O inquérito da Polícia Civil sobre a morte do engenheiro Gustavo dos Santos Amaral, 28 anos, em uma barreira da Brigada Militar em Marau, no norte gaúcho, em abril deste ano, inocentou, nesta segunda-feira (22), o brigadiano que atirou. O delegado Norberto dos Santos Rodrigues entendeu que o policial confundiu o celular que o rapaz segurava com uma arma. Por isso, para o responsável pela investigação, o que aconteceu naquele momento foi uma "legítima defesa imaginária", sem nenhum indício de crime.
— Chegamos à conclusão de que houve um erro, com certeza, com uma série de coincidências infelizes, aliado ao comportamento da vítima, que estava em pânico. Acabamos deixando de indiciar o policial militar pelo delito de homicídio qualificado com a fundamentação de uma legítima defesa putativa, que é uma legítima defesa imaginária — disse o policial.
De acordo com o delegado, o que ocorreu é "uma tragédia, e ponto". Rodrigues garante que a investigação foi minuciosa:
— Foram dois meses de muito trabalho. O inquérito tem mais de 200 páginas. Procuramos fazer o inquérito minucioso, cobrindo todos os ângulos do que ocorreu no fato. Foram ouvidas 11 pessoas: 10 testemunhas e o investigado. Desde o início, houve acompanhamento dos advogados das partes. Até foi feito um mapa esquemático muito detalhado, com a posição do carro, das pessoas e os seus deslocamentos.
Ainda segundo a investigação, Gustavo foi atingido por um tiro, pela frente, em um dos ombros. Questionado sobre a legítima defesa mesmo com a vítima desarmada, o delegado pondera:
— As circunstâncias que se apresentaram para o policial militar, naquele milésimo de segundo, naquela ocorrência, o enfrentamento que teve com a vítima nas coincidências infelizes. O criminoso e a vítima usavam casacos similares. A vítima correu em trajeto semelhante ao que o criminoso fez.
O inquérito foi remetido ao Judiciário sem nenhum indiciado. O Ministério Público deve se manifestar se concorda com o entendimento do delegado, pede mais investigações ou denúncia o policial à Justiça. GaúchaZH procurou a promotoria e aguarda retorno.
O caso
De acordo com a Polícia Civil, a Brigada Militar procurava um carro furtado e por isso montou uma barreira.
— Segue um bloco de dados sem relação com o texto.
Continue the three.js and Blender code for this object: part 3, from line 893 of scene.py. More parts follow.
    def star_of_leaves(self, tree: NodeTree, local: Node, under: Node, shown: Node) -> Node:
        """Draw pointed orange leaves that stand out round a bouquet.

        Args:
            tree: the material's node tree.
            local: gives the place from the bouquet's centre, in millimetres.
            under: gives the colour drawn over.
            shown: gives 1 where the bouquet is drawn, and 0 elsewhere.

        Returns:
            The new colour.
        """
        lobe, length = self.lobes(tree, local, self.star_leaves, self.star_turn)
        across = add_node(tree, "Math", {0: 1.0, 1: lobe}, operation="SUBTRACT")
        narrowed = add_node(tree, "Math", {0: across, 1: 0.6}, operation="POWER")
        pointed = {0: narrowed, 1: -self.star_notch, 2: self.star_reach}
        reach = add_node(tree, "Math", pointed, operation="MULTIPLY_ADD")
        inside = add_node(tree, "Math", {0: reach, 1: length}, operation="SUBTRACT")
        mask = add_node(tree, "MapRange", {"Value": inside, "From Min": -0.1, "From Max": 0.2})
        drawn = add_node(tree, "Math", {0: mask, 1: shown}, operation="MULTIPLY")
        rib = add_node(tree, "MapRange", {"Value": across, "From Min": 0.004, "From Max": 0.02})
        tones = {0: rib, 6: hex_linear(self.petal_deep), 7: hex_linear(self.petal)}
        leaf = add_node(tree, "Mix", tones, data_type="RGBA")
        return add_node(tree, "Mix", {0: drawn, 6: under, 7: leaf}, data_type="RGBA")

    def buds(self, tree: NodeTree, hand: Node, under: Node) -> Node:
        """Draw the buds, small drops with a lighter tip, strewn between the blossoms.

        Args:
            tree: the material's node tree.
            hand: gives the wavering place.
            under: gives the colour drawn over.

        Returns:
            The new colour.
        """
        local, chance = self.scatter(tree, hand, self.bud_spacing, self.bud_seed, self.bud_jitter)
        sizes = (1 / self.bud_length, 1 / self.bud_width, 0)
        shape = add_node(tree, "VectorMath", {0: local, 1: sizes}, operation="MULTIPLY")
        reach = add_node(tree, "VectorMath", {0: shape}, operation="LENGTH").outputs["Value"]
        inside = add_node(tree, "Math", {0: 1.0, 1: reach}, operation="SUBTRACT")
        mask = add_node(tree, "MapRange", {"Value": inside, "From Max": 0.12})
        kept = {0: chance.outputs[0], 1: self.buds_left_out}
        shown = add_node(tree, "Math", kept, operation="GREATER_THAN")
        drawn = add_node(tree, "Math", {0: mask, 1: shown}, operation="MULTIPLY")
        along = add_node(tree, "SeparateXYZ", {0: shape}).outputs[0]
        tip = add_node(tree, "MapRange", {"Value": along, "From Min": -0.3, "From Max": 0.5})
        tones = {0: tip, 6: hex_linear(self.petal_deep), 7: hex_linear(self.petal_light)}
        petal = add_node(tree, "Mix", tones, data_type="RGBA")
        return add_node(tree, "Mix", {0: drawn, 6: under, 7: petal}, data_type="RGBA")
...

Ao se aproximar, a Amarok que estava com os bandidos bateu no carro em que estava Gustavo e seus colegas de trabalho — eles haviam parado em razão da barreira. Foi dada voz de prisão ao criminoso. Naquele momento, Gustavo teria passado correndo para se proteger em um dos carros e o policial se confundiu.
— Eles usavam jaquetas muito similares uma com a outra. Foi dada voz de comando, o Gustavo não parou e o policial deu a volta nesse carro e encontrou ele (Gustavo) — detalha Rodrigues.
O advogado dos PMs que atenderam a ocorrência, José Paulo Schneider, concorda com o delegado. Ele usa a mesma palavra do delegado: "uma tragédia".
— A gente recebe essa conclusão com naturalidade, mas claro, com pesar pela dor da família. As provas orais colhidas e provas técnicas confirmam que não estamos diante de uma execução. Não houve tiro pelas costas, não houve dois disparos. Foram dados três disparos e um único atingiu a vítima. O que aconteceu é uma tragédia, pela dinâmica dos fatos, que acabou levando o soldado em erro — disse o defensor.
Ainda segundo ele, os depoimentos se complementam e não há contradições no inquérito, que, para ele, foi "incrivelmente profundo".
— Ele acreditou que estava reagindo a uma ameaça. Ele dispara com convicção e o Gustavo estava com as mesmas vestes, ou parecidas, com o motorista da Amarok — alega Schneider.
GaúchaZH tenta contato com o advogado da família de Gustavo. Na última semana, o irmão gêmeo da vítima, Guilherme dos Santos Amaral, disse que o rapaz foi confundido com um bandido durante a abordagem por ser negro.
— Em dois meses, aconteceram dois casos iguais. O caso do Gilberto (Andrade de Casta Almeida, atingido por policiais militares em Gravataí), angolano, e o do meu irmão. Não são fatos isolados — criticou.